Q: How many Chuck Norris' does it take to change a light bulb?
A: None, Chuck Norris prefers to kill in the dark.

As President Roosevelt said: "We have nothing to fear but fear itself. And Chuck Norris."

Chuck Norris just says "no" to drugs. If he said "yes", it would collapse Colombia's infrastructure.

Chuck Norris does not own a house. He walks into random houses and people move.

Industrial logging isn't the cause of deforestation. Chuck Norris needs toothpicks.

The original title for Alien vs. Predator was Alien and Predator vs Chuck Norris. The film was cancelled shortly after going into preproduction. No one would pay nine dollars to see a movie fourteen seconds long.

Kryptonite has been found to contain trace elements of Chuck Norris roundhouse kicks to the face. This is why it is so deadly to Superman.

Saddam Hussein was not found hiding in a "hole." Saddam was roundhouse-kicked in the head by Chuck Norris in Kansas, which sent him through the earth, stopping just short of the surface of Iraq.

Give a man a fish, and you will feed him for a day. Give a man anything that is better than a fish, and Chuck Norris will beat his ass and take it.

The phrase 'dead ringer' refers to someone who sits behind Chuck Norris in a movie theater and forgets to turn their cell phone off.

Chuck Norris does, in fact, live in a round house.

Chuck Norris was once on Jeopardy. This show is notable in that it was the first occasion in Jeopardy history that Alex Trebek had appeared without a mustache.
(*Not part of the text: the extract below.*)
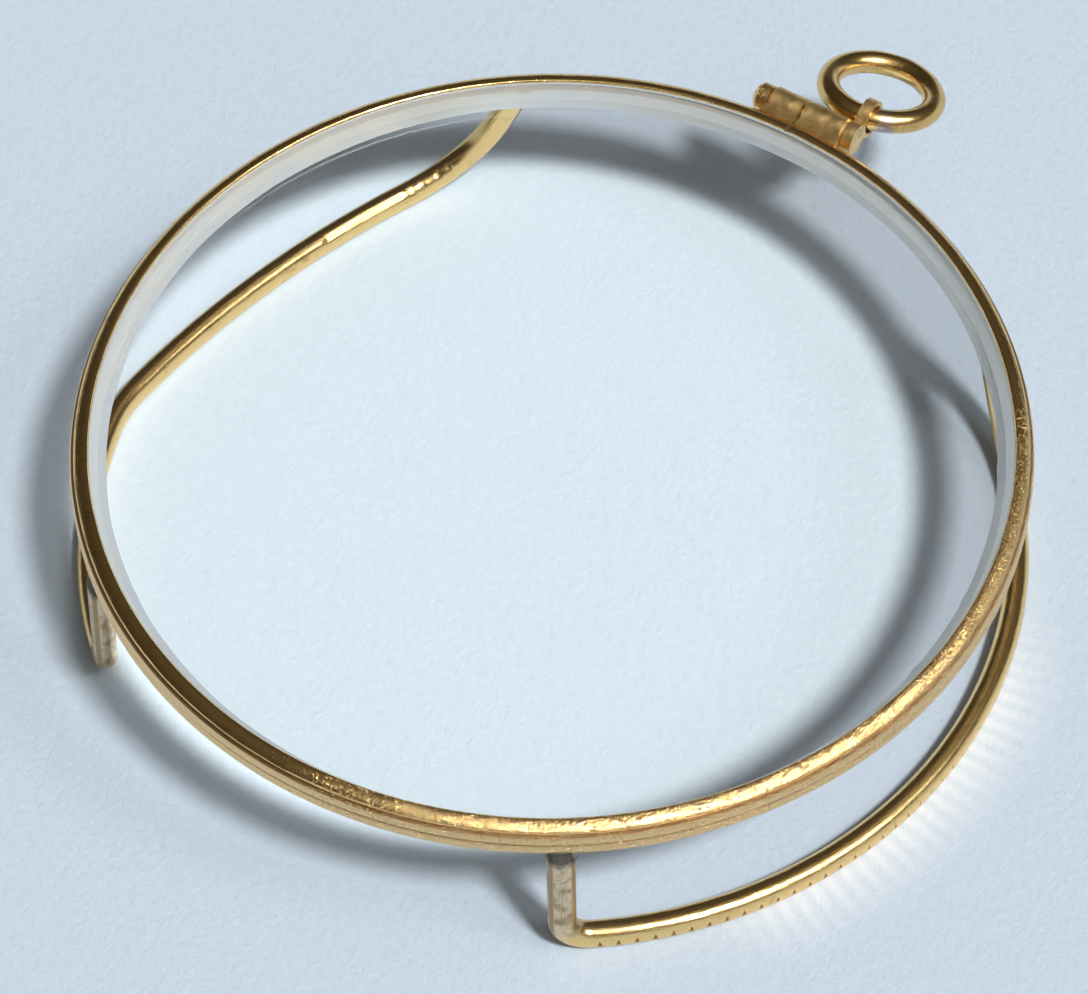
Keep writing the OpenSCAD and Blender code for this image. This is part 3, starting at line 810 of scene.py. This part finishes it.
def solder_fillet(name, node, azimuth, way):
    """Hollow fillet on the side of a leg that stands at this azimuth; way is the side's turn, 1 or -1."""
    side = LEG_BEND_R - WIRE_H / 2 + 0.02
    curve = [(side + IN_LEG, 0.0), (side + IN_LEG, -FILLET_DROP)]
    for step in range(FILLET_STEPS + 1):
        turn = step / FILLET_STEPS * math.pi / 2
        curve.append((side - FILLET_RUN * (1 - math.cos(turn)),
                      -FILLET_EDGE - (FILLET_DROP - FILLET_EDGE) * (1 - math.sin(turn))))
    curve.append((side - FILLET_RUN, 0.0))
    points = []
    for over in (-0.5, -0.42, 0.42, 0.5):
        inset = 0.06 if abs(over) == 0.5 else 0.0
        for along, drop in curve:
            angle = math.radians(azimuth) + way * (along + inset * 0.5) / SEAT_R
            radius = SEAT_R + over * FILLET_W
            level = GALLERY_DEPTH + drop * (1 - inset)
            points.append((radius * math.cos(angle), radius * math.sin(angle), level))
    count = len(curve)
    faces = []
    for strip in range(3):
        for spot in range(count):
            after = (spot + 1) % count
            quad = (strip * count + spot, strip * count + after, (strip + 1) * count + after,
                    (strip + 1) * count + spot)
            faces.append(quad[::-way])
    faces += [tuple(range(count))[::way], tuple(range(3 * count, 4 * count))[::-way]]
    piece = add_piece(name, points, faces, [solder], node)
    piece.data.set_sharp_from_angle(angle=math.radians(50))


solder_fillet("brow_fillet", "brow_solder", BROW_LEG, 1)
solder_fillet("cheek_fillet", "cheek_solder", -CHEEK_LEG, -1)

# Joint: two brass-brown tubes hard-soldered to the rim's ends, lumpy and dull with old heat, and the
# screw that draws them together and holds the eye plate, its domed head slotted and rubbed bright.
BRASS = (0.80, 0.56, 0.23, 1)
BRASS_BROWN = (0.34, 0.17, 0.07, 1)
LUMP_H = 0.09
old_brass, tree, shader, place = worn_material("old_brass", BRASS, BRASS_BROWN, 0.42, 0.15, 0.42, 0.006)
bump_again(tree, shader, noise(tree, place, 1.3, detail=1.0), LUMP_H)
for name in ("head_tube", "thread_tube", "head_solder", "thread_solder", "ring_eye"):
    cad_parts[name].data.materials[0] = old_brass
screw_gold = worn_material("screw_gold", GOLD, BRASS_BROWN, 0.42, 0.5, 0.28, 0.015)[0]
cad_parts["closing_screw"].data.materials[0] = screw_gold

# Cord ring: a ring of round gold wire, closed with hard solder where it passes the eye. The swing of
# years has polished it, and its solder shows as a grey-purple patch.
RING_GOLD = (0.80, 0.53, 0.20, 1)
RING_SOLDER = (0.42, 0.38, 0.42, 1)
RING_JOIN = Vector((22.5, -3.1, 7.4))
ring_gold, tree, shader, place = worn_material("ring_gold", RING_GOLD, GOLD_STAINED, 0.40, 0.2, 0.19, 0.006)
apart = tree.nodes.new("ShaderNodeVectorMath")
apart.operation = "DISTANCE"
put(tree, apart.inputs[0], place)
apart.inputs[1].default_value = RING_JOIN
blur = calculate(tree, "MULTIPLY_ADD", noise(tree, place, 2.0, detail=3.0), 0.8, apart.outputs["Value"])
lay_over(tree, shader, calculate(tree, "MULTIPLY", fade(tree, blur, 1.25, 0.95), 0.8), RING_SOLDER, 0.35)
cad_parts["cord_ring"].data.materials[0] = ring_gold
And a head.

The only sure things are Death and Taxes…and when Chuck Norris goes to work for the IRS, they'll be the same thing.
 
Its not okay to beat your kids...thats Chuck Norris' job

God proclaimed you shall put no Gods before me...at which point Chuck Norris roundhouse kicked him in the face

Every woman that sleeps with Chuck Norris dies from shock

The Washingston Monument is a scale model of Chuck Norris' penis
 
this chuck norris stuff is insanity, how did it start...do any of you know an ounce about chuck norris? jokes are funny btw
 
It has recently been confrimed by scientists that the Big Bang was in fact a result of Chuck Norris farting.